Appraisals are, apparently, not super objective devices. An FHA appraisal stays with a property for 6 months, so from now until almost the end of the year, if anyone else wanted to buy our farm with FHA financing, they would be tied to that same appraisal.
We were, initially, disappointed. Shocked. Reeling. All bets were suddenly off. We couldn’t possibly sell for that much less.
Then we realized that maybe we could. We called the bank, and found that even with this much reduced down payment, we could still qualify for and afford the home we had under contract in Loveland.
We love that house. We negotiated a great price on that house. We have a great interest rate locked in for 45 days. We are tired of living in the “going to move” limbo and are ready to just get it done.
These things are real.
The $40,000 that we had, on paper, in one appraisal and in a solid offer on our house, well, maybe that was always just imaginary money.
Maybe if we wait six months, the farm will be worth that much more. And maybe it won’t. And maybe we can drive ourselves crazy sitting here waiting around for that imaginary money to materialize.
We are choosing the things that are real. We agreed to sell at the lower price. We are bird in hand people.

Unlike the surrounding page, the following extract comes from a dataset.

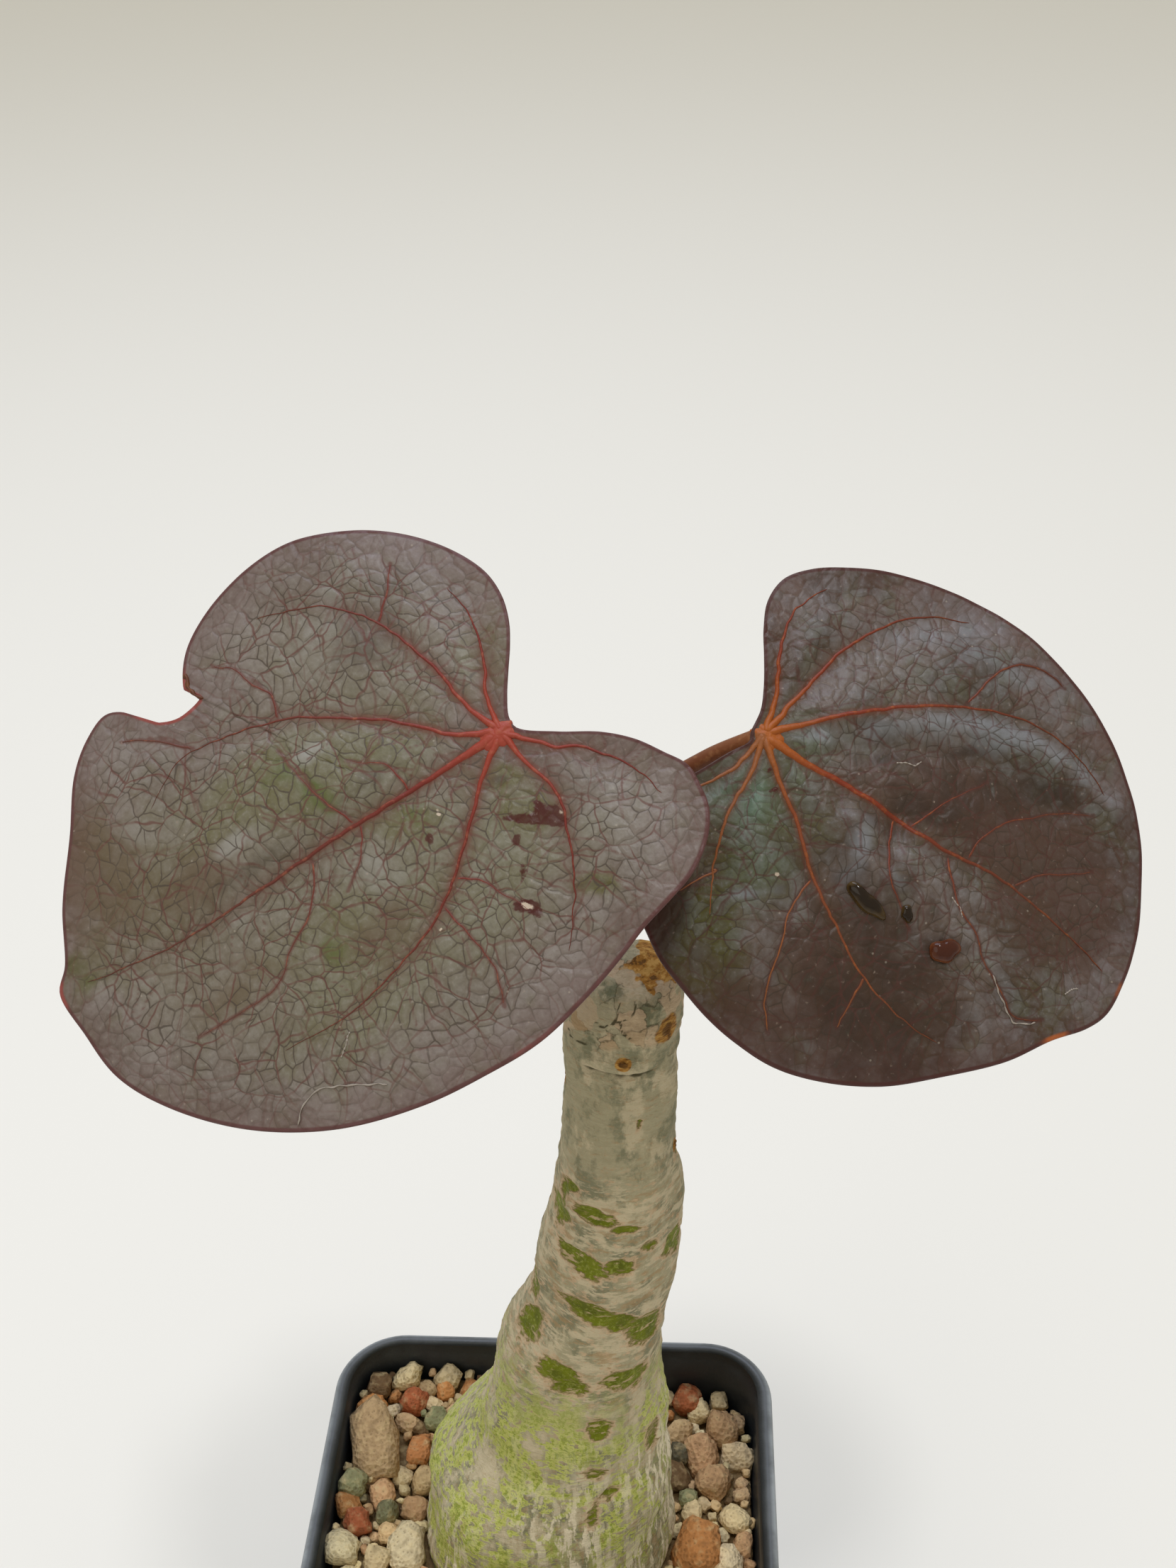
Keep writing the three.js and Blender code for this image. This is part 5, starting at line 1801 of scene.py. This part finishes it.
STEM = Stem(
    profile=(
        (44, 0.8, 4), (45.5, 0.8, 14), (49, 0.8, 25), (56, 0.8, 34), (66, 0.6, 39.4), (78, 0.7, 39), (87, 1.3, 37),
        (93, 3.1, 33), (99, 5.3, 28.6), (107, 6.1, 26.6), (118, 7.3, 23.2), (124.5, 9, 21.4), (129.5, 10.5, 20),
        (141, 11.7, 19.6), (150, 12.6, 17.4), (160, 12.9, 15.5), (171, 13.5, 14.4), (179, 13.6, 14.8),
        (184, 14.2, 14.4), (187.5, 14.9, 12.6), (189.8, 15.6, 9.4), (191, 16, 4),
    ),
    scars=(
        (183.6, -44, 1.7), (179.4, -86, 0.85), (171.5, -172, 1.1), (159, -8, 0.9), (152, 70, 1.5), (163, 130, 1.4),
    ),
    windows=(
        (156, -42, 1.2, 1.8, 0.8), (149.5, -60, 2.4, 3.2, 0.85), (152, -20, 1.5, 3.4, 1.0), (150, 10, 1.0, 2.6, 0.9),
        (143.5, -26, 2.2, 4.4, 1.0), (144, 8, 1.5, 2.4, 0.9), (145.5, 38, 1.2, 2.2, 0.7), (143, 70, 3.2, 3.0, 0.9),
        (134.2, -6, 2.6, 4.4, 1.0), (132.4, 14, 2.0, 2.2, 0.9), (129, 42, 2.6, 3.6, 1.0), (131, -82, 3.0, 3.0, 0.9),
        (125, -66, 3.6, 3.0, 0.8), (121.5, -22, 2.0, 3.4, 0.9), (119.5, -8, 1.8, 2.4, 0.9), (120, 34, 2.2, 3.8, 1.0),
        (111, 16, 2.2, 1.8, 0.8), (102, 16, 1.8, 2.2, 0.6), (103.5, 58, 4.0, 1.8, 0.6), (93.5, 20, 2.4, 1.8, 0.6),
        (97, 30, 2.2, 1.8, 0.6), (168, 22, 1.6, 0.5, 0.5), (153, -56, 3.4, 1.4, 0.7),
        (140, 120, 2.4, 4.0, 1.0), (150, 160, 2.0, 4.0, 0.9), (128, 150, 2.6, 4.4, 1.0), (133, -140, 2.4, 4.6, 1.0),
        (146, -120, 1.8, 3.6, 0.9), (118, -160, 2.4, 4.4, 0.9), (157, 100, 1.4, 2.6, 0.8), (110, 110, 2.4, 3.2, 0.7),
    ),
    cracks=(
        ((-34, 184.9), (-22, 185.0), (-12, 186.0), (2, 186.4)),
        ((-9, 186.0), (-2, 184.6), (6, 184.0)),
        ((-16, 188.6), (-13, 187.2), (-14, 186.0)),
        ((2, 188.8), (6, 187.6), (3, 186.4)),
        ((-64, 182.0), (-50, 181.2), (-38, 181.4)),
    ),
)

SUBSTRATE = Substrate(
    pot=Pot(),
    stones=(
        (-29.7, 17.6, 8.7, 15, "beige"), (-32.5, 10, 5, 5.4, "moss"), (-32.5, 6.2, 4.6, 4.8, "orange"),
        (-32.3, -1.5, 6.4, 7, "pale"), (-30.5, 3.2, 4.6, 5, "brick"), (-26.4, -3.1, 4.6, 5, "cream"),
        (-21.9, -0.7, 6.4, 9.2, "pale"), (-22.3, 17.7, 4.1, 7, "orange"), (-20.2, 11.8, 5.2, 5.6, "beige"),
        (-25.9, 5.4, 4.1, 4.4, "moss"), (-25.4, 2, 3.5, 3.8, "beige"), (-24.3, 27.1, 4.6, 5, "brick"),
        (-20, 24.1, 4.1, 4.6, "moss"), (-19.3, 29.9, 3.5, 4, "orange"), (-26.1, 32.0, 5.2, 5.6, "cream"),
        (-18.9, 32.4, 4.8, 5.2, "cream"), (-30.7, 29.8, 4.6, 5, "umber"), (23.4, 32.0, 5.4, 6, "brick"),
        (28.7, 32.2, 3.5, 4, "cream"), (25.6, 21.2, 5.8, 8, "pink"), (29.2, 26.3, 6.2, 6.6, "pink"),
        (27.4, 16.1, 6.2, 6.6, "pink"), (23.5, 12.4, 3.5, 3.8, "moss"), (24.8, 3.5, 8, 10.4, "orange"),
        (29.9, 1.7, 5.5, 5.8, "pale"), (21.8, 21.4, 3.5, 3.8, "dark"), (31.8, 28, 3.5, 4, "beige"),
        (25.1, 30.0, 4.1, 4.4, "cream"), (24, 10.2, 3.8, 5.2, "cream"),
    ),
)


def main() -> None:
    """Builds every part in order and reports each piece."""
    logging.basicConfig(level=logging.INFO, format="%(message)s")
    Studio().build()
    pieces = [SUBSTRATE.pot.build(), SUBSTRATE.build_bed(), SUBSTRATE.build_grains(), STEM.build()]
    pieces += LEFT_LEAF.build() + RIGHT_LEAF.build() + DROPS.build()
    for piece in pieces:
        piece.data.calc_loop_triangles()
        LOG.info("%s: %d triangles", piece.name, len(piece.data.loop_triangles))


if __name__ == "__main__":
    main()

Then, to add insult to injury, the FHA came back with a list of improvements we will have to make before closing. . .paint the house trim and the garage, remove “debris” piles (which on a farm includes useful things such as tomato stakes and wood bark mulch), and whatever else they decide after they review things more closely on Monday morning.
I am more upset at having to do this stuff than I am at losing the imaginary money.
We scraped and prepped the house and the garage yesterday. We raked our “debris” into a giant pile and had a nice bonfire. We made s’mores. Today we rented a sprayer and will finish the painting. And then we will wait to see what nonsense the FHA adds to the list tomorrow.
It’s not so bad, really. I’m trying to have a decent attitude about the repairs to set a good example for the children. After all, last year at this time, we were pretty sure we were going to lose our shirts completely. There are plenty of people who have, since 2008, ended up in far worse situations than this.
Believe it or not, as long as we can still close and move into our new home, I feel pretty good about how it’s working out.
I mean, I would feel better if we could sell for the original sale price. I’m not going to lie about that.
But we have a lot of good things happening, things that are real. I’m going to focus on those things and just hope that the end of May finds us hanging art on the walls of our new home.
Off to paint with somewhat manufactured cheerfulness. Happy Mother’s Day, all.
We have been, slowly but surely, cleaning up the corral and the barn and everything, trying to get ready in case this long shot that is our appraisal comes in where we need it to.
Filling that dumpster has been really hard.
Not literally. There is a lot of junk lying around out here. We have been junk collectors for years now, since on a farm, everything has the potential to be useful. It’s very easy to actually fill that dumpster.
However, that dumpster is a very obvious metaphor for the end of this era of our lives.
We have joked more than once that we are throwing our dreams into that dumpster. There goes the materials for that unfulfilled plan. Here are the obsolete pieces of that season.
We laugh every time. Like sad clowns.
I’ll be happy when they haul that dumpster off the farm. It’s hard not to see it as a giant reminder of everything we couldn’t quite achieve.